> [TASK REQUIREMENTS]: The lines below are to be quoted exactly, from the first through the one that contains "soft light, dark".

> [RECORDED INFORMATION]:
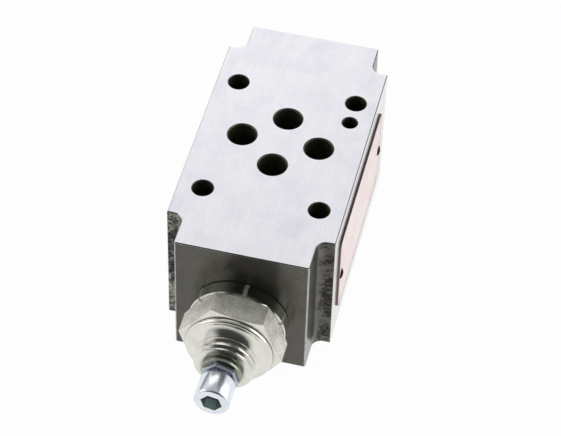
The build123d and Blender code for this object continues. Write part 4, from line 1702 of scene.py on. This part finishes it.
@dataclass(frozen=True)
class Studio:
    """White table, soft light, dark cards and the camera. Places are in metres."""

    lens: float = 148.63
    sensor: float = 36.0
    camera_place: Place = (-0.41683, -0.09219, 0.47795)
    camera_turn: Place = (42.4425, -1.2397, -76.2996)
    target: Place = (-0.01, 0.0, 0.02)
    fill: float = 0.86
    ceiling: Span = (0.6, 0.85)
    ceiling_share: float = 0.52
    table_size: float = 8.0
    table_height: float = -0.0001
    table_glow: float = 0.97
    mirrored_from: Span = (-0.26, -0.13)
    lamps: Sequence[Lamp] = (
        Lamp("back_softbox", (0.88, 0.32, 0.74), 0.75, 0.86),
        Lamp("left_sheet", (-0.2, 1.15, 0.6), 0.9, 0.8),
        Lamp("right_sheet", (0.25, -1.15, 0.4), 1.2, 1.4),
    )
    cards: Sequence[DarkCard] = (
        DarkCard((-1.0, -0.25, 0.42), 38, 58, 0.06),
        DarkCard((0.66, -0.38, 0.64), 9, 20, 0.15),
        DarkCard((0.66, 0.75, 0.0), 12, 26, 0.2),
    )

    def build(self) -> None:
        """Sets up the whole stage."""
        bpy.context.scene.view_settings.view_transform = "Standard"
        for lamp in self.lamps:
            lamp.build(Vector(self.target))
        self.light_world()
        self.lay_table()
        self.set_camera()
        LOG.info("stage: %d lamps, %d cards, lens %.1f mm", len(self.lamps), len(self.cards), self.lens)

    def set_camera(self) -> None:
        """Stands the camera where the photographer's was."""
        turn = [math.radians(angle) for angle in self.camera_turn]
        bpy.ops.object.camera_add(location=self.camera_place, rotation=turn)
        camera = bpy.context.object
        camera.name = "photo_camera"
        camera.data.lens, camera.data.sensor_width = self.lens, self.sensor
        camera.data.clip_start, camera.data.clip_end = 0.01, 20.0
        bpy.context.scene.camera = camera

    def light_world(self) -> None:
        """Lights the surroundings: white to look at, with dark cards in the reflections."""
        world = bpy.data.worlds.new("studio")
        bpy.context.scene.world = world
        sketch = Sketch.blank(world)
        way = sketch.add("TexCoord").outputs["Generated"]
        level = sketch.ramp(sketch.split(way)[2], *self.ceiling, self.fill, self.fill * self.ceiling_share)
        for card in self.cards:
            level = sketch.times(level, card.shade(sketch, way))
        strength = sketch.math("MAXIMUM", sketch.add("LightPath").outputs["Is Camera Ray"], level)
        light = sketch.add("Background", {"Color": WHITE, "Strength": strength})
        sketch.add("OutputWorld", {0: light.outputs[0]})

    def lay_table(self) -> None:
        """Lays the white table, which looks white and keeps a faint shadow."""
        bpy.ops.object.select_all(action="DESELECT")
        bpy.ops.mesh.primitive_plane_add(size=self.table_size, location=(0, 0, self.table_height))
        table = Bench.place("table_top")
        made = bpy.data.materials.new("white_table")
        sketch = Sketch.blank(made)
        matt = sketch.add("BsdfDiffuse", {"Color": (0.92, 0.92, 0.92, 1.0)}).outputs[0]
        glow = sketch.add("Emission", {"Color": WHITE, "Strength": 1.0}).outputs[0]
        path = sketch.add("LightPath").outputs
        fading = sketch.ramp(sketch.split(sketch.place)[0], *self.mirrored_from, 0.1, 0.97)
        mirrored = sketch.times(path["Is Glossy Ray"], fading)
        share = sketch.plus(sketch.times(path["Is Camera Ray"], self.table_glow), mirrored)
        sketch.add("OutputMaterial", {0: sketch.add("MixShader", {0: share, 1: matt, 2: glow}).outputs[0]})
        table.data.materials.append(made)


def main() -> None:
    """Builds the valve and its stage."""
    logging.basicConfig(level=logging.INFO, format="%(message)s")
    Studio().build()
    InnerParts().build()
    PressureSpring().build()
    for part in (ValveBlock(), Cartridge(), SealWasher(), LockNut(), AdjustingScrew(), Nameplate()):
        part.build()


if __name__ == "__main__":
    main()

> [EXERCISE SOLUTION]:
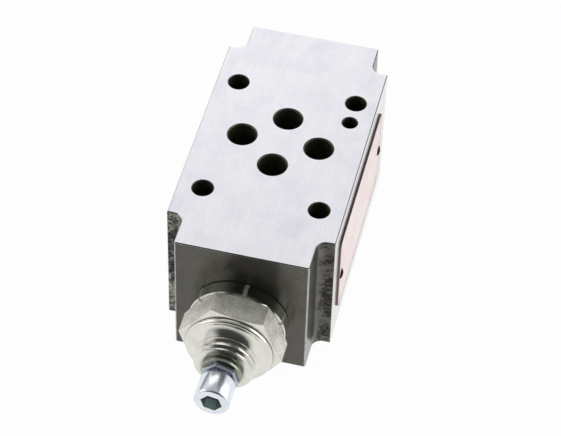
The build123d and Blender code for this object continues. Write part 4, from line 1702 of scene.py on. This part finishes it.
@dataclass(frozen=True)
class Studio:
    """White table, soft light, dark cards and the camera. Places are in metres."""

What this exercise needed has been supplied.